When car buying services win the race

If your vehicle still runs and has real resale value, a car buying service can be shockingly fast. The online instant-offer platforms are built for speed. You punch in the VIN and details, get a number in minutes, and if you accept, some will schedule a pickup or inspection within a day or two.

Here's the catch though. That fast quote is conditional. It holds only if the car matches what you described. When the inspector finds rust you didn't mention or a transmission that slips, the offer gets revised on the spot, and now you're negotiating instead of collecting a cheque. For clean, popular vehicles in Calgary and Edmonton, where demand is thick and inspectors are close by, the whole thing can wrap in 24 to 48 hours. For an odd model in a small town, expect longer while they figure out whether they even want it.

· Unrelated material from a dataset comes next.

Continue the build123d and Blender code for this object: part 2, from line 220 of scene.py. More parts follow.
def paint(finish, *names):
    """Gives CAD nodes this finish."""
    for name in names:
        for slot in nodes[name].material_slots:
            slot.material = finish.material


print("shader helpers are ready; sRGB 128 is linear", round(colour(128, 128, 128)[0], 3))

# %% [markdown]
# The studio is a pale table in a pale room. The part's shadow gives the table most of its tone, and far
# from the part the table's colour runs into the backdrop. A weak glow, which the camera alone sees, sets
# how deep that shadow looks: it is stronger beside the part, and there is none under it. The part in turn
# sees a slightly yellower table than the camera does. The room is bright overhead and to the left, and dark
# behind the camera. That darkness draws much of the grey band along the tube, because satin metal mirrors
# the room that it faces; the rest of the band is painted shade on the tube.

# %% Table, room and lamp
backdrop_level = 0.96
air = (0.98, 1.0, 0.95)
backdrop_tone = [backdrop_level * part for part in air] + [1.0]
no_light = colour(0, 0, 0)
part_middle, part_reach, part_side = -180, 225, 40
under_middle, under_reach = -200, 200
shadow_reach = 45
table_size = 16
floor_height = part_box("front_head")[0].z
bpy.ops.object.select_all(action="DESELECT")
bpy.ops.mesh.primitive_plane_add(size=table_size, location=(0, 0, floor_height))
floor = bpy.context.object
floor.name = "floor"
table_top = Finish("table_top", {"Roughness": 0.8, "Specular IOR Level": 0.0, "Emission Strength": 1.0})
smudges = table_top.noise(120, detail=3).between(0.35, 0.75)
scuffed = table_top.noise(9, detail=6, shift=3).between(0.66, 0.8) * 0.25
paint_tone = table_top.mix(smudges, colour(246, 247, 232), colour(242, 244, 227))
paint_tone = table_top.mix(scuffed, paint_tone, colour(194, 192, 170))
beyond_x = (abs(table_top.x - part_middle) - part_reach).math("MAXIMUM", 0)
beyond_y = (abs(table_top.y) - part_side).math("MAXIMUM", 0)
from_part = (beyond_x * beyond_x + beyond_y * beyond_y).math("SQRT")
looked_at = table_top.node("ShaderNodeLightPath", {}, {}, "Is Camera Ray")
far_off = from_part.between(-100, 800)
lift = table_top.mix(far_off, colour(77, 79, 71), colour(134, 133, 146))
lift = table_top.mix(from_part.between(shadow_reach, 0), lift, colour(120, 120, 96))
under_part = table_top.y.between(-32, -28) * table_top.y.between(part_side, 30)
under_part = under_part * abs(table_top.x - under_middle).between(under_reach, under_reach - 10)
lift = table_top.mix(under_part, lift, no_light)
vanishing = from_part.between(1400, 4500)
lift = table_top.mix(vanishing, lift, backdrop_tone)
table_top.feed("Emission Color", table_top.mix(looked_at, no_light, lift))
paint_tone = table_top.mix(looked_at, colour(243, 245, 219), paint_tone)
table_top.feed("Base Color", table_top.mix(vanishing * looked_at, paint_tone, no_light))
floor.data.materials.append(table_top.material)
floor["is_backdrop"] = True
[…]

When junk removal is the faster call

Now flip the situation. Your car doesn't start, or it'd cost more to fix than it'll ever be worth. A car buying service will either lowball you or pass entirely, and every day they spend deciding is a day the car's still in your yard.

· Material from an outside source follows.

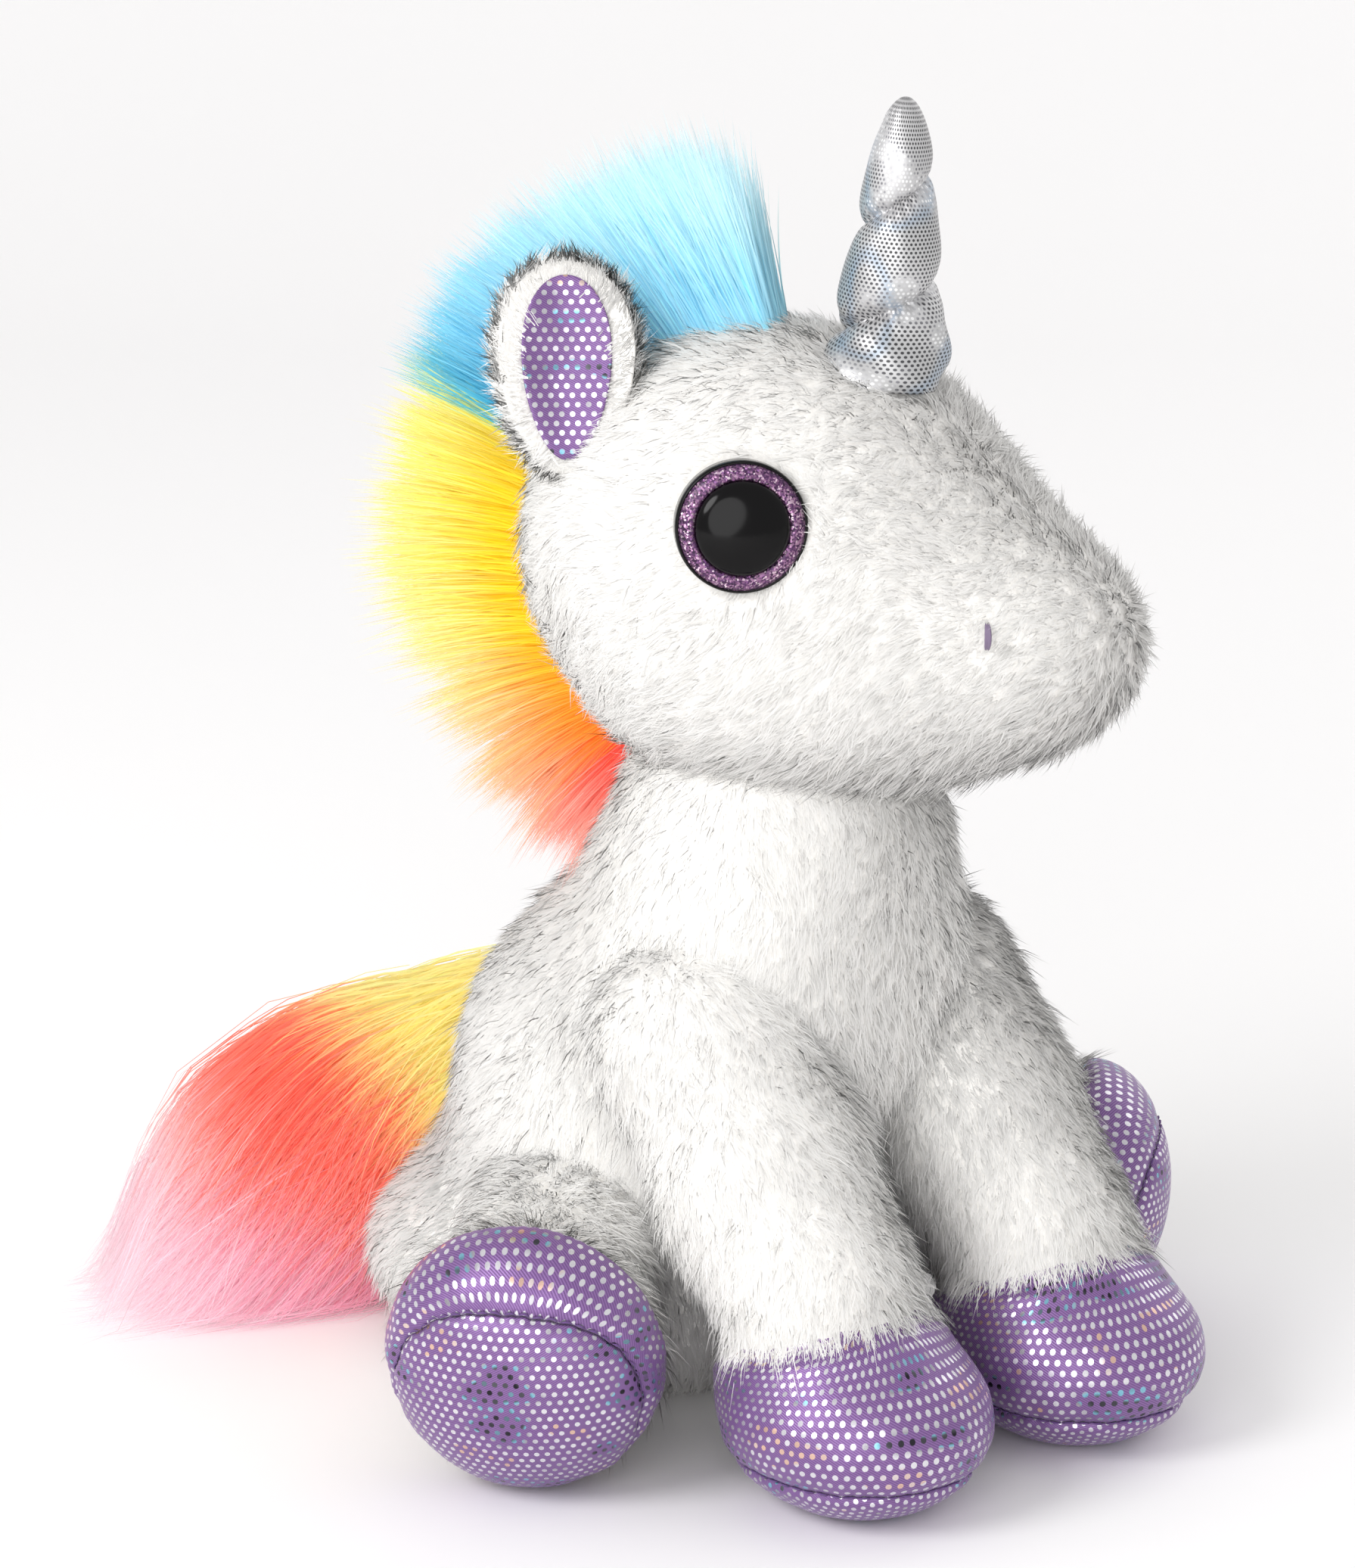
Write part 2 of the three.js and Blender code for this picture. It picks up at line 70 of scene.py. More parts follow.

Junk removal skips all of that. There's no resale calculation, no haggling over cosmetic flaws, no inspection to schedule around. A recycler quotes you off basic details, and because they'll take almost anything, the yes comes quick. Many Alberta operators offer same-day or next-day pickup, roll up with the tow truck, and pay you on the spot. For a non-runner, this is almost always the faster route, and often the only realistic one. A buying service simply isn't interested in a car that can't be resold.

The hidden speed bumps nobody mentions

Speed isn't just the headline turnaround. It's everything that has to happen around it, and this is where deals stall.

Paperwork is the big one. Whichever route you pick, you'll need to prove you own the vehicle, and a missing or lien-encumbered title can freeze the whole process cold. Sort that out before you call anyone. Towing is another. A "fast" offer that leaves you arranging your own tow isn't fast at all, so confirm pickup is included and who's paying for it. And payment method matters more than people expect. An e-transfer that clears instantly beats a mailed cheque you'll wait a week to deposit, no matter how quick the quote felt.

Location plays a quiet role too. Both options move faster in and around the major cities simply because there are more buyers, more recyclers, and shorter distances to drive. Out in rural Alberta, either route can drag while someone decides the trip is worth it.

So which is actually faster?

Let's make it simple. If your car runs and someone would genuinely want to drive it, a car buying service is usually your quickest clean exit, especially the online instant-offer platforms in a major centre. You can go from quote to gone in a day or two, provided the car is as described and your paperwork is ready.

If your car is dead, damaged, or worth more as parts than as a vehicle, junk car removal wins on speed almost every time. There's nothing to negotiate and nobody to convince, so the pickup happens fast and the cash lands the same day.

The mistake is trying to force the wrong tool. People waste a week shopping a rusted-out non-runner around car buying services, collecting rejections, when a recycler would've cleared it that afternoon. And others scrap a perfectly sellable car for peanuts because they didn't realize a buying service would've paid triple in barely more time.

A quick way to decide

Ask yourself one honest question: would a stranger pay to drive this car tomorrow? If yes, start with a car buying service and use the instant-offer tools to get a fast baseline number. If no, don't bother with the resale route. Call a couple of reputable Alberta auto recyclers, confirm free same-day towing, and take the strongest offer.

Either way, have your ownership documents ready, remove your plates and belongings, and cancel your registration and insurance once the car's gone. Those small steps keep the fast option from turning slow at the finish line.

The bottom line

Neither option is universally faster in Alberta. Car buying services are quickest for vehicles with life left in them. Junk removal is quickest for the ones without. Match your car to the right channel, get your paperwork in order first, and the thing you've been staring at all winter can be gone by tomorrow.